By never saying definitely that I would or wouldn´t do it, no-one could talk me out of it and my bull run could very easily become a chicken run. To quote yet again from a certain American, “Always do sober what you said you´d do drunk. That will teach you to keep your mouth shut.”
Saint Fermin´s festival overflowed with people all dressed in the traditional red and white colours. I bought white trousers and the traditional red handkerchief and many more spilled sangria over their whites but I doubt deliberately.

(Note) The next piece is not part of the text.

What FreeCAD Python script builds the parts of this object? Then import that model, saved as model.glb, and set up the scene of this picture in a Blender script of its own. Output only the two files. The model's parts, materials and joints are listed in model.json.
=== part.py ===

People partied long into the night and were slowly returning home or falling asleep on park benches and roundabouts as I arrived for the bull run. Pictured below, one man at a bus stop was even trying to sleep in his t-shirt. One trip to Slumberland, please.
With registration closed, it was no longer my decision to make. My friend naturally, was like a bull, as we tried to see the runners roar past. Paul then started doing push-ups which attracted photographers.
Time for a quick drink in The Hemingway across from the arena before heading home to Madrid. Hemingway had apparently done much to publicise the bizarre ritual of being chased by a bunch of bulls through his writings and the novel, ´The Sun Also Rises´ which shone light on Pamplona to an English speaking audience.
Paul heard that a 23-year-old Australian girl had been injured in the run and we immediately wondered how old the cailin deas from the bus was. Had Kara decided to do it after talking to us? Was she ok?
“Always do sober what you said you´d do drunk.
That will teach you to keep your mouth shut.”
Back on the bus and our old amigo Jose Luis waved us off and I wanted to thank the Pamplona tourism board for hiring our tour guide some several decades earlier.
I thought now, not how lucky the bull running brothers were to have met the infamous writer Ernest Hemingway but rather how lucky Hemingway was to have met the people of Pamplona.